● Written request
Report only the number of lines that hold the word "scene".

......

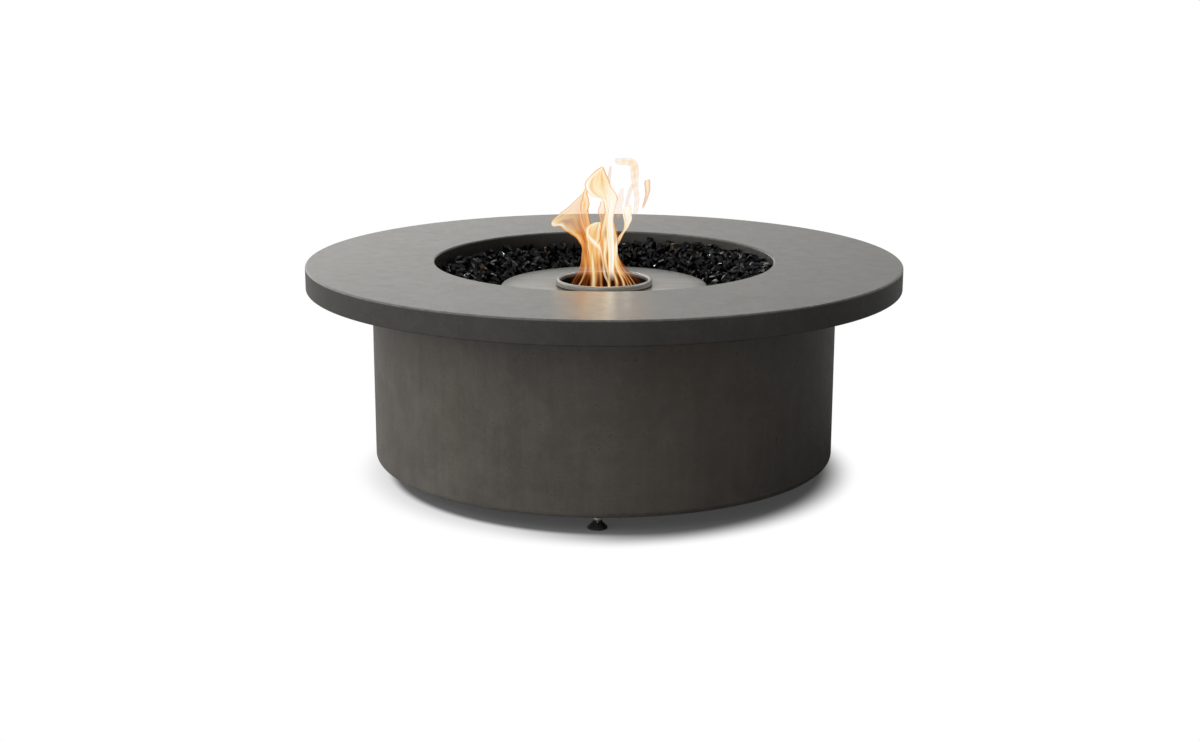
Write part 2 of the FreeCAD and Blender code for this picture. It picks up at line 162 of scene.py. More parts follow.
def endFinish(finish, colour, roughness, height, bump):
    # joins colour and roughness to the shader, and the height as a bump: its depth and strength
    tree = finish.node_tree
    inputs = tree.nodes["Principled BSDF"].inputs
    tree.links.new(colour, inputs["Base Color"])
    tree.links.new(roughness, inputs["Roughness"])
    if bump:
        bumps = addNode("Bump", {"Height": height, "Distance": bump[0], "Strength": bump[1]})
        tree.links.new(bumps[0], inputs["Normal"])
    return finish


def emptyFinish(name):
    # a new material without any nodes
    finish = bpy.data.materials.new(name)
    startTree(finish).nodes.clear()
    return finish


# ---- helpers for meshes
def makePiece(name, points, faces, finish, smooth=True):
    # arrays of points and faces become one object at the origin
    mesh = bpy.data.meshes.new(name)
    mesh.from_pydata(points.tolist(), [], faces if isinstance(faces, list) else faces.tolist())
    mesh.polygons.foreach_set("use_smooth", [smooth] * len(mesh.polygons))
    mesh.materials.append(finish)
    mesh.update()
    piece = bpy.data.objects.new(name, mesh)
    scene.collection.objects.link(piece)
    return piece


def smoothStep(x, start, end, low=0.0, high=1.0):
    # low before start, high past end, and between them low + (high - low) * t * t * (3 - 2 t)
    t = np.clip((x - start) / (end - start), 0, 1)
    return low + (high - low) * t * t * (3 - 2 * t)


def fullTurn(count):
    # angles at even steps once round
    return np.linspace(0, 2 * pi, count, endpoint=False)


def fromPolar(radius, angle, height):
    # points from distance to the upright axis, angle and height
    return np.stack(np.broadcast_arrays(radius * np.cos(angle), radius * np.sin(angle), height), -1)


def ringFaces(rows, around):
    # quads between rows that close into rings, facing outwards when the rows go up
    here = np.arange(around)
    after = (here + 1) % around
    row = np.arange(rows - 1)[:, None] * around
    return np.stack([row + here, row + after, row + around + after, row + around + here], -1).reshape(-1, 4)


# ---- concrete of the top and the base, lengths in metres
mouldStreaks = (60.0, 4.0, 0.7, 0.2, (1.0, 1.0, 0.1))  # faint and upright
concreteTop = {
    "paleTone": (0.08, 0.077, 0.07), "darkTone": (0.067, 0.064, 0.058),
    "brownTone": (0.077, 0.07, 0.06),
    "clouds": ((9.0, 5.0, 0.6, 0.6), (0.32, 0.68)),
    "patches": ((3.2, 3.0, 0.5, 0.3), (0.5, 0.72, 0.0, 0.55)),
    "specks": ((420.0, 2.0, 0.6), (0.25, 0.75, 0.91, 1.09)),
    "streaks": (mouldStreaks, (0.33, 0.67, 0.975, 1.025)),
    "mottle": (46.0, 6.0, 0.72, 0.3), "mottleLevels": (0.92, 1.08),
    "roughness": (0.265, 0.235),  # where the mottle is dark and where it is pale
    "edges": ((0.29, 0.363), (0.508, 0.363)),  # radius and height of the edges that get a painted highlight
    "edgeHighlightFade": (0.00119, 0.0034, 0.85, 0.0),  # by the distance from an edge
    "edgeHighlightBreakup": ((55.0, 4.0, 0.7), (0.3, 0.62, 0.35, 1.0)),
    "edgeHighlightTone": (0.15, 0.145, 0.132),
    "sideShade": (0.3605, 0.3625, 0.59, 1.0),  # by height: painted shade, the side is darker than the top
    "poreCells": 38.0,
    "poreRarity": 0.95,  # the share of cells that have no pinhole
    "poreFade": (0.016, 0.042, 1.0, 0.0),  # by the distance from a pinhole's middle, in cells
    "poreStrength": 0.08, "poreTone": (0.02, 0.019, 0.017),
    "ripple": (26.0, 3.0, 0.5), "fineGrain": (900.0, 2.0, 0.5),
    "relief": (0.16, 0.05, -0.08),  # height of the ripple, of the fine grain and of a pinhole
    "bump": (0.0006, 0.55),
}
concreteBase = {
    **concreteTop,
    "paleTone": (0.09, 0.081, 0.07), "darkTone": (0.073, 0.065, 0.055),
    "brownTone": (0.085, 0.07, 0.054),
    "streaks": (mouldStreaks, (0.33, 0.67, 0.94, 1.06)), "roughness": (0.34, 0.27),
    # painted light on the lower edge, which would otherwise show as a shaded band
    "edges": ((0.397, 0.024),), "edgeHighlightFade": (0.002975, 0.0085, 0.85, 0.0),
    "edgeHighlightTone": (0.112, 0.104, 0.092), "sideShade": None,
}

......

● Answer to the exercise
2